Angka ini menutupi fakta bahwa mungkin lebih banyak keluarga miskin yang memiliki 6-8 anggota, yang penderitaannya dinetralkan oleh keluarga kecil lainnya dalam perhitungan. Statistik rata-rata adalah bentuk dehumanisasi; ia mengubah wajah-wajah keputusasaan menjadi angka yang netral dan dingin.

Hentikan Pembodohan, Hadapi Kenyataan

Ilusi Angka di Tengah Derita: Membongkar Kosmetik Statistik Kemiskinan di Jawa Tengah

Klaim penurunan angka kemiskinan yang didasarkan pada definisi yang dimanipulasi kemudian dipoles menjadi bahan kampanye, dicetak di spanduk pinggir jalan, dan diulang-ulang dalam pidato pejabat. Ini adalah narasi berbahaya yang meninabobokan publik, membuat kita percaya pada kemajuan yang sebenarnya tidak pernah terjadi secara substansial.

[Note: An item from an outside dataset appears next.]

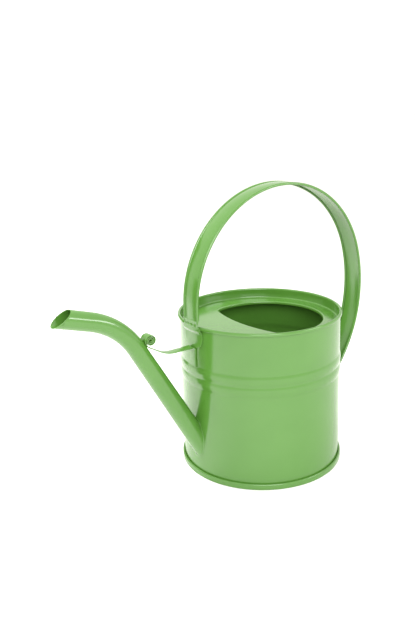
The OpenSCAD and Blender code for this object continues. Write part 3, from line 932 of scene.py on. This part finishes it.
CAMERA_AZIMUTH = 51
soft_light("front_box", CAMERA_AZIMUTH + 10, 30, 1.5, 1.0, 0.8, 17)
soft_light("side_strip", CAMERA_AZIMUTH + 77, 22, 1.2, 0.6, 0.18, 3.5)

floor_turn = Matrix.Rotation(math.radians(CAMERA_AZIMUTH - 108), 3, "Z")
left_floor = floor_turn @ Vector((0.42, 0, 0))
# Straight down but for a hair, so that the box keeps one clear way round
left_box = soft_light("left_box", 0, 89.9, 0.6, 0.4, 0.4, 5, aim=left_floor)
left_box.visible_glossy = False

# %% Black cards
black_card = matt("black flock card", "#161616", 0.95)


def dark_flag(name, azimuth, distance, width, height):
    """A black card that stands on the floor and faces the can."""
    bm = bmesh.new()
    made = bmesh.ops.create_grid(bm, x_segments=1, y_segments=1, size=0.5)
    bmesh.ops.scale(bm, verts=made["verts"], vec=(width, height, 1))
    bmesh.ops.rotate(bm, verts=made["verts"], cent=(0, 0, 0),
                     matrix=Matrix.Rotation(math.pi / 2, 3, "X"))
    bmesh.ops.rotate(bm, verts=made["verts"], cent=(0, 0, 0),
                     matrix=Matrix.Rotation(math.radians(azimuth + 90), 3, "Z"))
    a = math.radians(azimuth)
    bmesh.ops.translate(bm, verts=made["verts"],
                        vec=(distance * math.cos(a), distance * math.sin(a), height / 2))
    flag = set_piece(name, bm, black_card)
    flag.visible_camera = False
    flag.visible_diffuse = False
    flag.visible_shadow = False


dark_flag("left_flag", CAMERA_AZIMUTH - 78, 0.32, 0.10, 0.22)
dark_flag("side_flag", CAMERA_AZIMUTH - 119, 0.46, 0.13, 0.12)
dark_flag("back_flag", CAMERA_AZIMUTH - 131, 1.0, 0.62, 0.6)

# %% White room
world = bpy.data.worlds.new("white room")
bpy.context.scene.world = world
world.use_nodes = True
backdrop = world.node_tree.nodes["Background"]
backdrop.inputs["Color"].default_value = linear("#fffdf7")
backdrop.inputs["Strength"].default_value = 1.25
bpy.context.scene.view_settings.view_transform = "Standard"

# %% Measure the visual box and finish
low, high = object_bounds()
print("visual box, m:", [round(v, 4) for v in (*low, *high)])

Ini bukan lagi sekadar persoalan metodologi statistik, ini adalah soal kejujuran dan keberpihakan. Kemiskinan adalah pengalaman nyata tentang perut yang lapar, anak yang putus sekolah, dan masa depan yang suram. Ia tidak bisa diselesaikan dengan menekan angkanya di dalam file Excel.

Sebagai masyarakat, kita harus berani membuka mata dan menolak ditipu oleh statistik yang tidak berpihak pada realita. Jika pemerintah serius ingin memberantas kemiskinan, langkah pertama adalah menghentikan kebiasaan menipu publik dengan data yang definisinya dipermainkan.

Karena jika tren ini terus berlanjut, yang akan menjadi miskin bukan hanya rakyat secara ekonomi, tetapi juga logika dan nurani bangsa ini.